Fire Weather: The Making of a Beast

John Vaillant | Fire Weather: The Making of a Beast

Reviewed by: Howard Stewart

Denman is lucky to have John Vaillant back with us for this year’s Readers and Writers Festival (July 18-20). A superb writer of non-fiction and fiction, John was last with us in 2016. This time he’ll talk about his latest book, Fire Weather – The Making of a Beast.

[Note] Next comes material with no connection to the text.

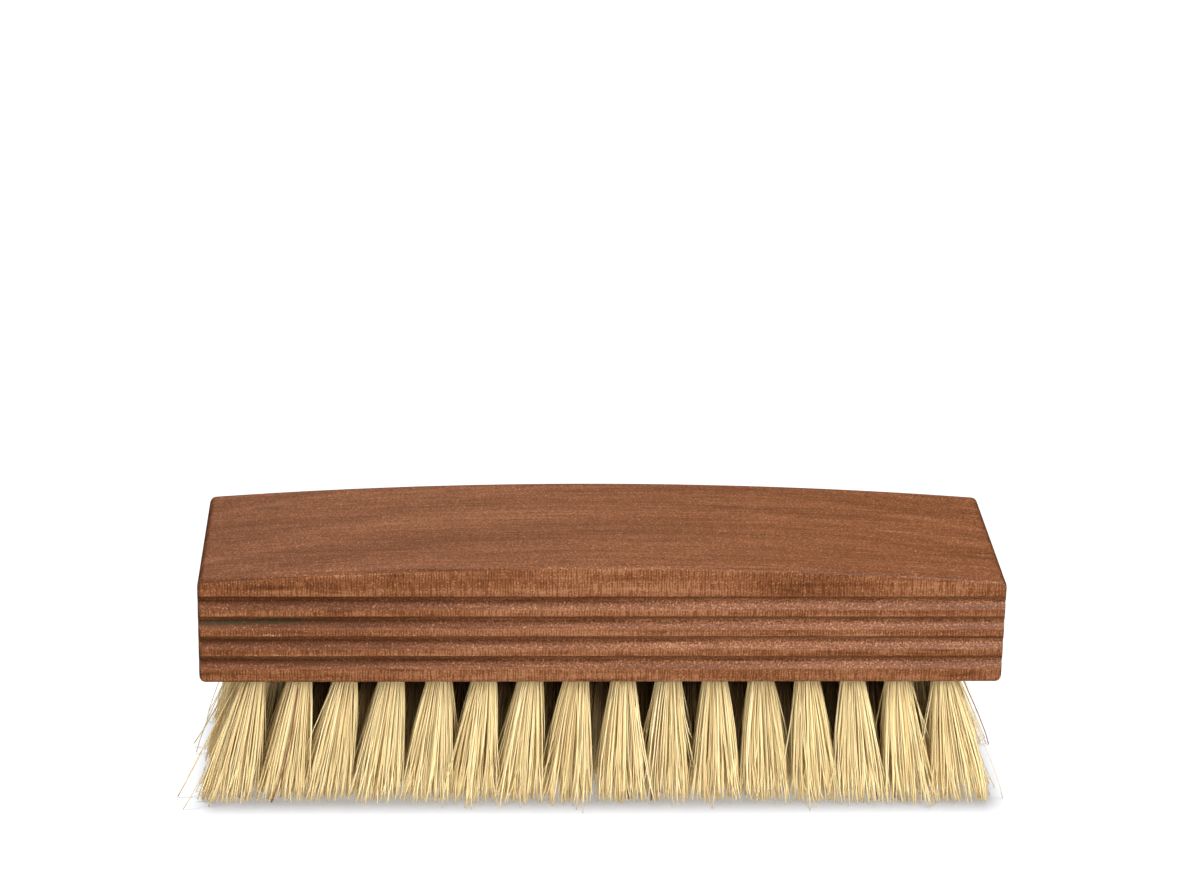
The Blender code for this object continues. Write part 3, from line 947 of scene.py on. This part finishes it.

“Fire Weather” is a compelling page turner though its story is not easy to digest. For most of us, reading “Fire Weather” is akin to being a heavy smoker in 1958 and reading warnings from exasperated medical professionals. Doctors were pulling their hair out, giving people ever greater detail about the disastrous health effects of smoking. But they couldn’t complete with the endless slick ads about the charms of smoking. Big tobacco also worked hard to impede government efforts to interfere with their lucrative industry. The profits rolled in for decades more. Yet this astute rearguard action by the North American tobacco industry look quaint, artisanal, in comparison with the campaign waged by hydrocarbon producers to keep the good times rolling, despite overwhelming evidence of the devastating climate change their industry is driving. Evidence the industry itself has been aware of for a very long time. But Vaillant doesn’t get to this part of the story until the second half of his book. The first half is a gripping moment by moment account of the unstoppable wildfire that gutted much of Fort McMurray in May 2016. 

Notwithstanding his account of the damage being wrought by the hydrocarbon industry, Vaillant ensures we sympathize with the citizens of Fort McMurray. Working at the epicenter of Canada’s heavy oil industry and one of the world’s most prolific sources of CO2, Fort Mac’s people waxed rich on the proceeds of the destructive, CO2-intensive tarsands operations. But in May 2016, they were caught in a nightmare, just more names on the rapidly growing list of climate change victims and refugees. Unlike many such victims and refugees though, they were eventually well taken care of. 

It’s the juxtaposition of Fort Mac, victim of accelerating climate change, with Fort Mac, heart of the tarsands, that makes this book extraordinary. This and Vaillant’s skill as a writer and researcher. Both explain the acclaim the book has received.